22 June 2026
The Brewery Owner's Problem
Here's why this chapter specifically matters for anyone running a brewery, more than it matters for most people.
You will be surrounded by alcohol every working day. Tasting is part of the job — checking fermentation progress, assessing finished beer, evaluating new recipes. Quality control requires you to drink, or at least taste, your product regularly. Events, festivals, taproom sessions, meetings with publicans, industry gatherings — alcohol is woven into every aspect of the business.
Research into alcohol industry workers paints a concerning picture. The culture of drinking within the industry is pervasive. Daily drinking becomes normalised. As one former industry worker described it, "it was impossible not to have a drink at work." Four or five drinking days a week is standard at industry events, and the line between professional tasting and social drinking blurs quickly.
Studies on occupational factors and excessive drinking identify several risks that apply directly to brewery owners: high physical demands, job stress, social norms that encourage drinking, and constant availability of alcohol. All four are present in a small brewery. You're physically exhausted, financially stressed, surrounded by a product you can drink whenever you want, and operating in a culture where drinking is not just accepted but expected.

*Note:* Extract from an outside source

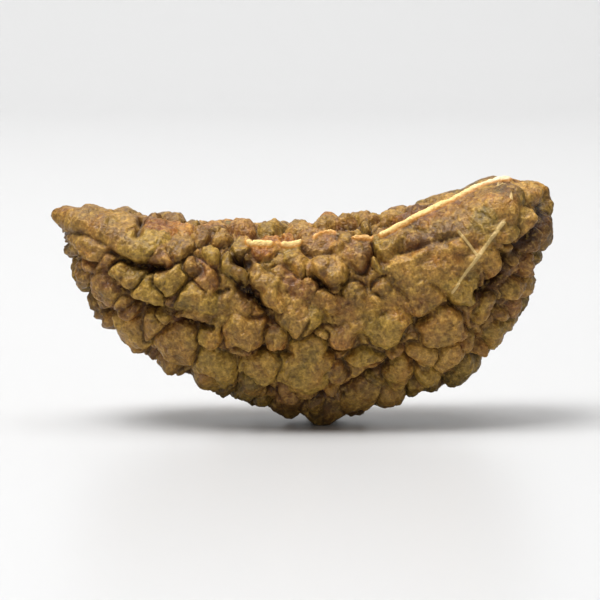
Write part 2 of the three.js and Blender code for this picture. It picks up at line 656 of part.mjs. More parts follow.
function calmed(point, height, areas) {
  for (const { centre, form, flat } of areas) {
    if (!flat && point.y > centre.y + calmDepth) continue;
    const [half, width, angle, level, share] = form;
    const turn = angle * degree;
    const right = point.x - centre.x;
    const up = flat ? point.y - centre.y : point.z - centre.z;
    const along = (right * Math.cos(turn) + up * Math.sin(turn)) / half;
    const across = (up * Math.cos(turn) - right * Math.sin(turn)) / width;
    const weight = share * Math.exp(-((along * along + across * across) ** 2));
    height = height * (1 - weight) + level * weight;
  }
  return height;
}

function beakShare(point) {
  const angle = Math.atan2(point.x - fanX, fanZ - point.z) / degree;
  const share = Math.min(Math.max((angle - beakEnd) / beakFade, 0), 1);
  return beakKeep + (1 - beakKeep) * share;
}

function dipHeight(point) {
  const far = Math.min(Math.max(point.y - dipFrom, 0), 1);
  let most = 0;
  for (const [x, half, depth] of rimDips) {
    most = Math.max(most, depth * far * Math.exp(-(((point.x - x) / half) ** 2)));
  }
  return -most;
}

// Lowers the underside to the blunt point, and cuts it flat where the bead rests.
function footLevel(point) {
  const left = (-point.x - flatX) * leftSlope;
  const right = (point.x - flatX) * rightSlope;
  const ends = (Math.abs(point.y) - flatY) * endSlope;
  const level = Math.max(left, right, 0) + Math.max(ends, 0);
  return point.z < footTop ? Math.max(Math.min(point.z, level), 0) : point.z;
}

function beadPoint(point, normal, field) {
  const lineAway = lineDistance(point, field.faceLine);
  const crest = Math.exp(-((lineAway / faceLineHalf) ** 2));
  const bed = Math.exp(-((lineAway / faceLineBedHalf) ** 4));
  const knobs = calmed(point, knobHeight(point, field.knobs), field.calmAreas);
  const relief =
    knobs +
    troughHeight(point) +
    dipHeight(point) -
    lineHeight(point, field.furrows) +
    lineHeight(point, field.ridges);
  const height = relief * (1 - bed) + faceLineBed * bed + faceLineHeight * crest;
  const out = point.clone().addScaledVector(normal, height * beakShare(point));
  out.x -= restX;
  out.y -= restY;
  out.z = footLevel(out);
  return out;
}

// Angles of the rings, evenly spaced along the surface.
function ringAngles() {
  const steps = 1500;
  const turns = 12;
  const angles = [];
  const travelled = [0];
  let last = null;
  for (let i = 0; i <= steps; i += 1) {
    const share = (1 - Math.cos((Math.PI * i) / steps)) / 2;
    const angle = beakEnd + (lobeEnd - beakEnd) * share;
    const points = [];
    for (let k = 0; k < turns; k += 1) points.push(bodyPoint(angle, (2 * Math.PI * k) / turns));
    if (last) {
      const move = Math.max(...points.map((p, k) => p.distanceTo(last[k])));
      travelled.push(travelled[i - 1] + move);
    }
    angles.push(angle);
    last = points;
  }
  const count = Math.round(travelled[steps] / (pointSpacing * ringShare));
  const rings = [];
  let i = 1;
  for (let k = 1; k < count; k += 1) {
    const goal = (travelled[steps] * k) / count;
    while (travelled[i] < goal) i += 1;
    const share = (goal - travelled[i - 1]) / (travelled[i] - travelled[i - 1]);
    rings.push(angles[i - 1] + (angles[i] - angles[i - 1]) * share);
  }
  return rings;
}

// Points of one ring, evenly spaced, starting at the middle of the concave face.
function ringPoints(angle, shift) {
  const steps = 720;
  const travelled = [0];
  let last = bodyPoint(angle, -Math.PI / 2);
  for (let i = 1; i <= steps; i += 1) {
    const next = bodyPoint(angle, -Math.PI / 2 + (2 * Math.PI * i) / steps);
    travelled.push(travelled[i - 1] + next.distanceTo(last));
    last = next;
  }
  const count = Math.max(Math.round(travelled[steps] / pointSpacing), fewestPoints);
  const points = [];
  let i = 1;
  for (let k = 0; k < count; k += 1) {
    const goal = (travelled[steps] * (k + shift)) / count;
    while (travelled[i] < goal) i += 1;
    const share = (goal - travelled[i - 1]) / (travelled[i] - travelled[i - 1]);
    const turn = -Math.PI / 2 + (2 * Math.PI * (i - 1 + share)) / steps;
    points.push({ point: bodyPoint(angle, turn), place: (k + shift) / count });
  }
  return points;
}

// Triangles between two rings with different numbers of points.
function stitch(low, high, faces) {
  const place = (ring, k) => ring[k % ring.length].place + Math.floor(k / ring.length);
  let [i, j] = [0, 0];
  while (i < low.length || j < high.length) {
    const nextLow = i < low.length ? place(low, i + 1) : Infinity;
    const nextHigh = j < high.length ? place(high, j + 1) : Infinity;
    const a = low[i % low.length].index;
    const b = high[j % high.length].index;
    if (nextLow < nextHigh) {
      i += 1;
      faces.push(a, b, low[i % low.length].index);
    } else {
      j += 1;
      faces.push(a, b, high[j % high.length].index);
    }
  }
}

function makeBead() {
  const field = {
    knobs: fillKnobs(placedKnobs()),
    furrows: placeLines(furrows),
    ridges: placeLines(ridges),
    faceLine: placeFaceLine(),
    calmAreas: placeCalmAreas(),
  };
  const corners = [];
  const faces = [];
  const add = (point, normal) => {
    const place = beadPoint(point, normal, field);
    corners.push(place.x, place.y, place.z);
    return corners.length / 3 - 1;
  };
  const beak = bodyPoint(beakEnd, 0);
  const lobe = bodyPoint(lobeEnd, 0);
  const heading = (angle) => [Math.cos(angle * degree), 0, Math.sin(angle * degree)];
  const first = add(beak, new THREE.Vector3(...heading(beakEnd)).negate());
  const rings = ringAngles().map((angle, k) => {
    const ring = ringPoints(angle, k % 2 ? 0.5 : 0);
    for (const spot of ring) spot.index = add(spot.point, bodyNormal(spot.point));
    return ring;
  });
  const last = add(lobe, new THREE.Vector3(...heading(lobeEnd)));
  const start = rings[0];
  start.forEach((spot, k) => faces.push(first, spot.index, start[(k + 1) % start.length].index));
  for (let k = 1; k < rings.length; k += 1) stitch(rings[k - 1], rings[k], faces);
  const end = rings[rings.length - 1];
  end.forEach((spot, k) => faces.push(last, end[(k + 1) % end.length].index, spot.index));
  const geometry = new THREE.BufferGeometry();
  geometry.setAttribute("position", new THREE.Float32BufferAttribute(corners, 3));
  geometry.setIndex(faces);
  geometry.computeVertexNormals();
  return geometry;
}

const root = new THREE.Group();
const bead = new THREE.Mesh(
  makeBead(),
  new THREE.MeshStandardMaterial({ color: 0x7a5c34, roughness: 0.6 }),
);
bead.name = "bead";
root.add(bead);

export default root;
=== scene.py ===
import math

import bpy
import numpy as np
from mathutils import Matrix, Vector


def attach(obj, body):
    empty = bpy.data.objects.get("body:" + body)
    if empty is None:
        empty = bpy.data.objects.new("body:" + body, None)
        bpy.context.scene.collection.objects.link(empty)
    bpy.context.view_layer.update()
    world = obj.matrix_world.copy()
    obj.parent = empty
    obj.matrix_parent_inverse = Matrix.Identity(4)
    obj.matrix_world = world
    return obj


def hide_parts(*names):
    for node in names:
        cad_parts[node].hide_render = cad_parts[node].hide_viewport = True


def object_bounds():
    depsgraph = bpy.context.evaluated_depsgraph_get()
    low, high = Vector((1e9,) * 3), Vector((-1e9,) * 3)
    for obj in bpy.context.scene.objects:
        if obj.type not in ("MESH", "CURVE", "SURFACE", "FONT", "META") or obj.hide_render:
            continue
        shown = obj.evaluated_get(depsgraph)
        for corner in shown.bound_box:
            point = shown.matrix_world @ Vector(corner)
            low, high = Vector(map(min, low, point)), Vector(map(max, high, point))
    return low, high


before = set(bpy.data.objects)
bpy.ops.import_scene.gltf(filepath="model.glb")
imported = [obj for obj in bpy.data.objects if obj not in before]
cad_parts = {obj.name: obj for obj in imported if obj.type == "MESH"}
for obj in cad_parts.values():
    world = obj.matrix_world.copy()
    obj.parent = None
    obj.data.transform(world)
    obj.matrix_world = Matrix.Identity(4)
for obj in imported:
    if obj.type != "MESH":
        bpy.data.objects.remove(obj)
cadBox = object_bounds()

# One-face rudraksha bead, cashew shape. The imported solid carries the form; here the same
# body and the same knobs are built again with points a quarter as far apart, with the fine
# granules, fibres and pores that the solid is too coarse for.
# The shape is worked out in millimetres and turned into metres when the mesh is made.

mm = 0.001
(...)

Dependency creeps up on people who never imagined it would happen to them. It doesn't look like the stereotype. It looks like one pint at the end of a brew day becoming two. It looks like "just tasting" the new batch becoming a regular afternoon drink. It looks like the taproom pint becoming the thing you need to get through the evening, not the thing you choose to enjoy. By the time you recognise the pattern, the pattern is already entrenched.